The WBUR interview is pretty bad, complete with ye olde Wild West analogy, “the cops are against SYG so you’re on the wrong side of the issue” and only cops are qualified to use armed self-defense shtick.

Meanwhile, the Boston Herald gives voice to a Trayvon-fuelled anti-gun activist appalled by the possibility of a Massachusetts SYG law.

“It’s an excuse to kill without accountability. We don’t need it in Massachusetts, and shame on Steve Brewer for proposing it,” said John Rosenthal, the head of Stop Handgun Violence. “Look no farther than Trayvon Martin.”

Better yet, blue state Bay Staters shouldn’t think for themselves. Or, God forbid, consider the facts of the matter. Otherwise, they might form an entirely different opinion than the one promoted by the not-entirely-unpredictable confluence of race baiters and gun grabbers who see Martin’s death as their time to shine.

As for Brewer’s SYG bill, Massachusetts governor Duvall Patrick has the final word: “It won’t get past my desk.”

15 COMMENTS

  1. Another question of the Best and Brightest. I have often read on this forum that English Common Law is the source of our 2nd Ammendment rights, so any attempt to limit gun ownership is an affront to over a millennium of legal tradition. Yet stand your ground laws remove the idea that the person who is in fear for his or her live must retreat if possible. Why is this change to Common Law acceptable when changes that are more restrictive are not?

    • karlb, statutory changes to Common Law are permitted and not unconstitutional just because they change common law. The rule is that statutes in derogation of common law are to be strictly construed, but they’re perfectly valid.

      • I agree that they are legally valid. I guess I was searching for a more foundational answer. Why is the age-old idea that one must try to avoid violence if possible out of date?

        • The notion that “one must try to retreat from violence if possible” is not age-old, but a creature of the 20th century, with few exceptions. What is age-old is the idea that one should not start a fight, throw the first punch, though even that rule had modifications in many jurisdictions, such as the now-antiquated “fighting words” concept and the often complete affirmative defense that you’d just caught your wife in bed with another man (VT). Another antiquated notion which seems to be quickly fading is that somehow an attack with fists and feet is less lethal than a shot from a pistol. People across the world kill every day merely with their hands and feet, while many survive a bullet or two.

          • According to the work No Duty to Retreat: Violence and Values in American History and Society, by Richard Maxwell Brown, the duty to retreat is a centuries old Common Law expectation. Instead, much more recent is the idea of stand your ground.

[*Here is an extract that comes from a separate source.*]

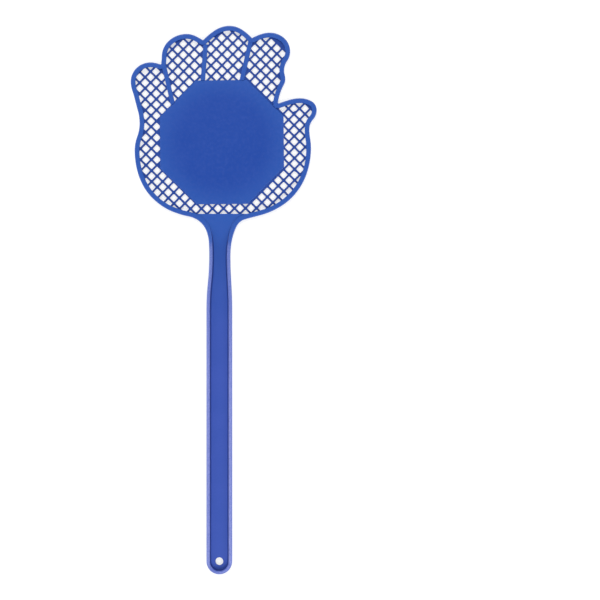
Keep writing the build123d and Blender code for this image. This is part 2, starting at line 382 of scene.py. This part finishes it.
def make_neck():
    """The flexing neck: the channel runs out into the head while its border sinks and flares"""
    mesh = bpy.data.meshes.new("neck_blade")
    bm = bmesh.new()
    rings = []
    for right, left in zip(edge_rows(RIGHT_EDGE), edge_rows(LEFT_EDGE)):
        right_side = border_points(right, 1)
        left_side = border_points(left, -1)
        shares = [column / FLOOR_COLUMNS for column in range(1, FLOOR_COLUMNS)]
        floor = [right_side[-1].lerp(left_side[-1], share) for share in shares]
        bottom = [left_side[0].lerp(right_side[0], share) for share in shares]
        rings.append([bm.verts.new(p) for p in [*right_side, *floor, *reversed(left_side), *bottom]])
    for low, high in zip(rings, rings[1:]):
        for i in range(len(low)):
            bm.faces.new((low[i - 1], low[i], high[i], high[i - 1]))
    for cut, outward in ((NECK_START, -1), (NECK_END, 1)):
        everything = [*bm.verts, *bm.edges, *bm.faces]
        place = (0, cut * MM, 0)
        bmesh.ops.bisect_plane(
            bm,
            geom=everything,
            dist=SNAP,
            plane_co=place,
            plane_no=(0, outward, 0),
            clear_outer=True,
        )
        open_edges = [edge for edge in bm.edges if edge.is_boundary]
        rim = [e for e in open_edges if all(abs(v.co.y - cut * MM) < ON_CUT for v in e.verts)]
        bmesh.ops.contextual_create(bm, geom=rim)
    bmesh.ops.recalc_face_normals(bm, faces=bm.faces)
    bm.to_mesh(mesh)
    bm.free()
    for polygon in mesh.polygons:
        polygon.use_smooth = True
    mesh.set_sharp_from_angle(angle=radians(30))
    heights = mesh.attributes.new("rest_height", "FLOAT", "POINT")
    heights.data.foreach_set("value", [vertex.co.z for vertex in mesh.vertices])
    neck = bpy.data.objects.new("neck_blade", mesh)
    scene.collection.objects.link(neck)
    mesh.materials.append(make_plastic("satin_plastic_neck", EDGE_BLUE, "rest_height"))
    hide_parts("neck")
    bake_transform(neck)


place_camera()
place_lights()
make_floor()
plastic = make_plastic("satin_plastic", EDGE_BLUE)
# Painted shade: the mesh's ribs take a darker blue than the border
rib_shade_plastic = make_plastic("satin_plastic_shaded_ribs", RIB_SHADE_BLUE)
for name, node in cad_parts.items():
    node.material_slots[0].material = rib_shade_plastic if name.startswith("mesh_") else plastic
make_neck()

            I am not sure if you are really arguing that hands and feet are equally dangerous to firearms. If this is true, I have no idea why anyone needs a weapon. You are absolutely correct that people are killed every day by fists and feet and that people survive gunshots, but does that actually make them equivalent?

            • Ropingdown isn’t saying that fists and feet are equivalent to a gun. His point is that they are capable of damage far greater than a bloody nose or a split lip. An attack by an unarmed assailant can justifiably be countered with deadly force when the victim is smaller, weaker and/or less skilled.

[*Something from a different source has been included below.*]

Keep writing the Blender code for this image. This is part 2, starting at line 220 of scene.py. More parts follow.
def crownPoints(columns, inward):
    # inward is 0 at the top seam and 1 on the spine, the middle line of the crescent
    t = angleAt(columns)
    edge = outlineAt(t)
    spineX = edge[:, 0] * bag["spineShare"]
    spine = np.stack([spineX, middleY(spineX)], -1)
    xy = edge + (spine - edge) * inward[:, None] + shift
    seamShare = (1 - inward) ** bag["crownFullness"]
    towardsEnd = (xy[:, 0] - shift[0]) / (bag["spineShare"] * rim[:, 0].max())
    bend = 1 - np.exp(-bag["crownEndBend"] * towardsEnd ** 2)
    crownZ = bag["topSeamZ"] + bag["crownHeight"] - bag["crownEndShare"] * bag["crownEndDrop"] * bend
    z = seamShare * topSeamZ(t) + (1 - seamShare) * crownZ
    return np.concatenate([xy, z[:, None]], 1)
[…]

              • Here is his quotation: “Another antiquated notion which seems to be quickly fading is that somehow an attack with fists and feet is less lethal than a shot from a pistol.” that seems to clearly say hands and feet are as lethal as a handgun.

          • SYG is simply strengthening of self-defense law to prevent aggressive prosecutors from adding legal bills and criminal jeopardy to the trauma of being placed in the position of fearing for your life and being forced to defend yourself. I’m fine with it as long as it’s not used as an excuse to forego a police investigation.

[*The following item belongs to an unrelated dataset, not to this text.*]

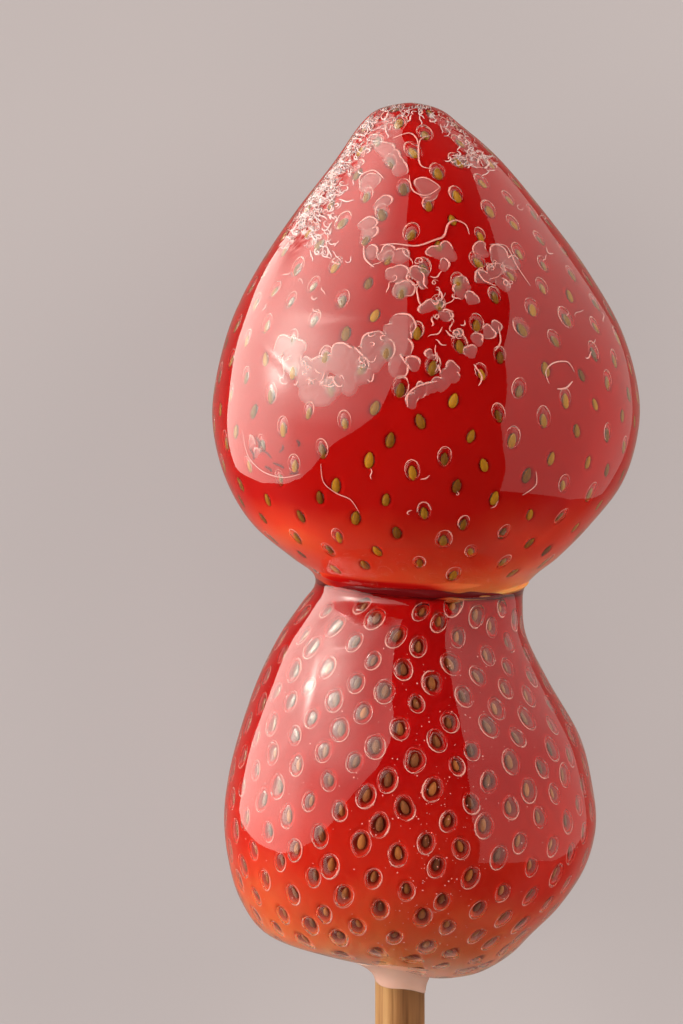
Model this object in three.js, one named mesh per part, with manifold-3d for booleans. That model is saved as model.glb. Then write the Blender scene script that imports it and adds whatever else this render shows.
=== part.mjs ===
// Candied strawberry skewer: two hulled strawberries, tips the same way, pushed one after the other
// onto a round pointed wooden stick and dipped together in clear sugar that has set hard.
// It lies down: +Y runs from the stick's free end to the upper berry's tip, +Z is the side shown,
// and both berries rest on small flat spots at z = 0. The outlines are those of the sugar shell.
import * as THREE from "three";
import { ConvexHull } from "three/addons/math/ConvexHull.js";
import { mergeVertices } from "three/addons/utils/BufferGeometryUtils.js";
import Module from "manifold-3d";

const wasm = await Module();
wasm.setup();

// Driving dimensions, in millimetres.
const OVERALL_LENGTH = 155; // from the stick's free end to the upper berry's tip
const STICK_DIAMETER = 4.5;
const STICK_LENGTH = 140;
const STICK_POINT_LENGTH = 10;
const STICK_POINT_RADIUS = 0.4;
const STICK_EDGE_ROUND = 0.4; // at the free end
const STICK_HEIGHT = 17; // of its axis over the surface that the berries rest on
const STICK_SIDES = 24;
const CLEARANCE = 0.3; // between a piece and the next

// One berry: its rings, each with its distance below the upper berry's tip and the places of its left
// and right edges from the stick's axis; its depth against its width; how far its middle lies in front
// of the stick; how much further down the front of a ring lies for each millimetre towards the viewer;
// the distance between seeds at its tip and at its base; and the pit that each seed sits in.
const UPPER = {
  rings: [
    { down: 0, left: 0.9, right: 0.9 },
    { down: 0.55, left: -1.8, right: 3.5 },
    { down: 2.0, left: -3.6, right: 5.5 },
    { down: 5.2, left: -5.9, right: 9.1 },
    { down: 10.2, left: -9.7, right: 13.3 },
    { down: 15.2, left: -13.0, right: 17.0 },
    { down: 20.6, left: -15.6, right: 20.1 },
    { down: 26.1, left: -16.9, right: 21.6 },
    { down: 30.2, left: -16.9, right: 21.5 },
    { down: 34.3, left: -15.7, right: 20.1 },
    { down: 37.9, left: -13.5, right: 17.4 },
    { down: 40.8, left: -10.2, right: 14.6 },
    { down: 42.8, left: -7.9, right: 12.5 },
    { down: 44.3, left: -4.9, right: 11.0 },
    { down: 44.9, left: 3.6, right: 3.6 },
  ],
  depthRatio: 0.93,
  forward: 0.35,
  lean: 0.17,
  seedSpacing: { tip: 2.9, base: 4.0 },
  pit: { width: 1.3, length: 1.7, depth: 0.22 },
};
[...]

            The concept of justifiable homicide has been present in Common Law as well. SYG laws strengthen the ability to claim justifiable homicide when the situation is appropriate.

    • Wait. Hold up. Full stop. You want the law to make sense?! You’re not from around here, are you? 😉

  2. For those who do not live in the WBUR listening area, I’d like to point out the fact that it is an NPR radio station. In other words, a tax-payer funded, left-wing liberal, moonbat propoganda outlet.

    I’m not at all surprised that Mr. Wallace’s interview was skewed against the proposed SYG law.

    Even without considering the rabid situation surrounding the Trayvon Martin case, a SYG law will never see the light of day in loony-bin Massachusetts.

  3. People like John Rosenthal are the reason why Adolf Hitler was able to round up 6 million Jews, and exterminate them in death camps. Despite the horrific loss of innocent life, the Rosenthals of the world have learned nothing from that sacrifice.

    Perhaps if more Jews acted like their brethren who fought in the Warsaw ghetto, Germany would have decided that herding the Jews off to death camps was too much bother. If two Germans were killed for every Jew taken into custody, they might have focused their attention on somebody else. Sure, they might have annihilated the Jews anyway, but there would have been a lot more dead Germans as a result. And maybe the piling up of dead Germans would have caused Hitler and the rest of his evil regime to reconsider.

    The Jews always retort “Never again” when the subject of the Holocaust comes up. With folks like Rosenthal making policy, “Never again” becomes “maybe tomorrow”.

  4. As for Brewer’s SYG bill, Massachusetts governor Duvall Patrick has the final word: “It won’t get past my desk.”
    No surprise in this State.

  5. I have suffered 2 heart attacks and have a bad knee which makes it impossible for me to run, so why should I have to retreat if I am doing nothing wrong? I am in the right, then I should be able to to defend myself right where I stand, period.

    • Common law says retreat if possible. If one cannot retreat or avoid the confrontation, then one may defend him or herself.